■ **WHAT IS ASKED**
Write out every line of the material exactly as it appears.

--- Start SOURCE MATERIAL ---

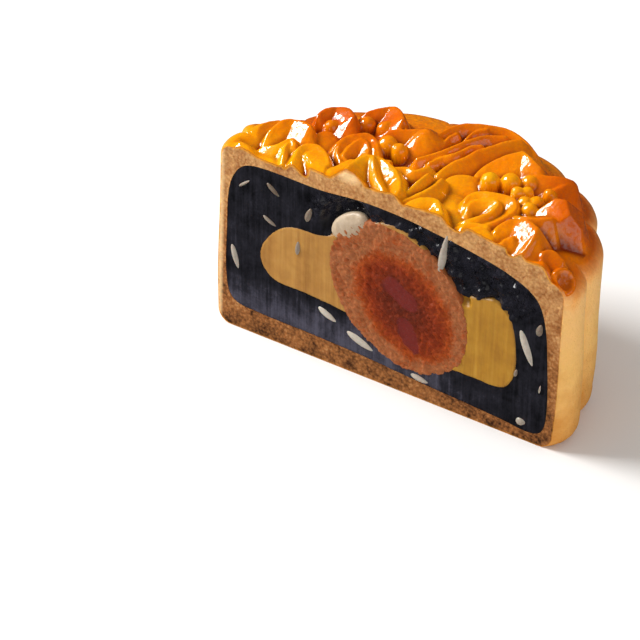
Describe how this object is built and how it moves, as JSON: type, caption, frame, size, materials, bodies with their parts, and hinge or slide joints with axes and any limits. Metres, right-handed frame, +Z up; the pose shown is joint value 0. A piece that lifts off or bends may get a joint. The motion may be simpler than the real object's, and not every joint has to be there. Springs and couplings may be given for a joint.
{
  "type": "halved mooncake",
  "caption": "Half of a baked mooncake standing with its cut face shown: scalloped crust with flowers in relief, black seed paste, yellow paste, egg yolk, nut and seeds.",
  "frame": {"origin": "centre of the bounding box at the flat base that the cake stands on", "axes": "+X along the cut face, +Y from the cut face back through the cake, +Z up to the flowers on top"},
  "size_m": [0.0794, 0.0414, 0.0448],
  "materials": {
    "crust": "baked pastry, glossy egg glaze on top, satin sides, open crumb at the cut",
    "black_paste": "dense moist black seed paste with pale seeds",
    "yellow_paste": "smooth dense yellow paste with knife marks",
    "egg_yolk": "grainy cured yolk, moist in the middle",
    "nut": "pale cut nut, waxy"
  },
  "bodies": {
    "root": {"crust": "crust", "black_paste": "black_paste", "yellow_paste": "yellow_paste", "egg_yolk": "egg_yolk", "nut": "nut"}
  },
  "joints": []
}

--- End SOURCE MATERIAL ---

■ **RESULT FOR THIS EXERCISE**
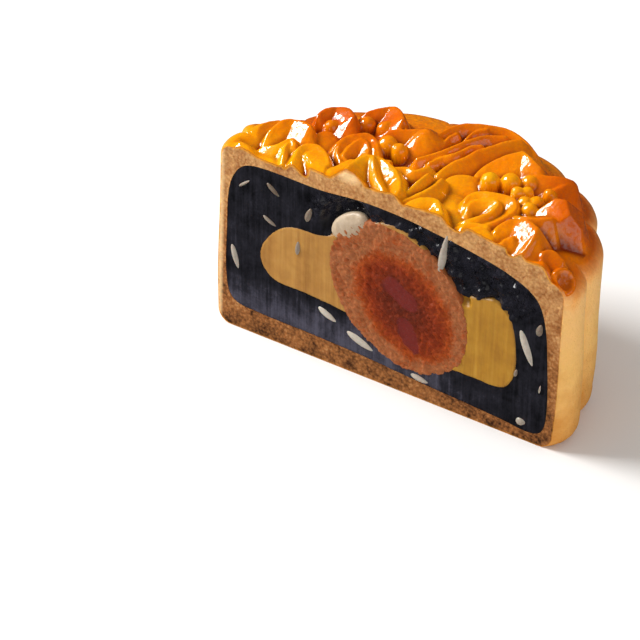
Describe how this object is built and how it moves, as JSON: type, caption, frame, size, materials, bodies with their parts, and hinge or slide joints with axes and any limits. Metres, right-handed frame, +Z up; the pose shown is joint value 0. A piece that lifts off or bends may get a joint. The motion may be simpler than the real object's, and not every joint has to be there. Springs and couplings may be given for a joint.
{
  "type": "halved mooncake",
  "caption": "Half of a baked mooncake standing with its cut face shown: scalloped crust with flowers in relief, black seed paste, yellow paste, egg yolk, nut and seeds.",
  "frame": {"origin": "centre of the bounding box at the flat base that the cake stands on", "axes": "+X along the cut face, +Y from the cut face back through the cake, +Z up to the flowers on top"},
  "size_m": [0.0794, 0.0414, 0.0448],
  "materials": {
    "crust": "baked pastry, glossy egg glaze on top, satin sides, open crumb at the cut",
    "black_paste": "dense moist black seed paste with pale seeds",
    "yellow_paste": "smooth dense yellow paste with knife marks",
    "egg_yolk": "grainy cured yolk, moist in the middle",
    "nut": "pale cut nut, waxy"
  },
  "bodies": {
    "root": {"crust": "crust", "black_paste": "black_paste", "yellow_paste": "yellow_paste", "egg_yolk": "egg_yolk", "nut": "nut"}
  },
  "joints": []
}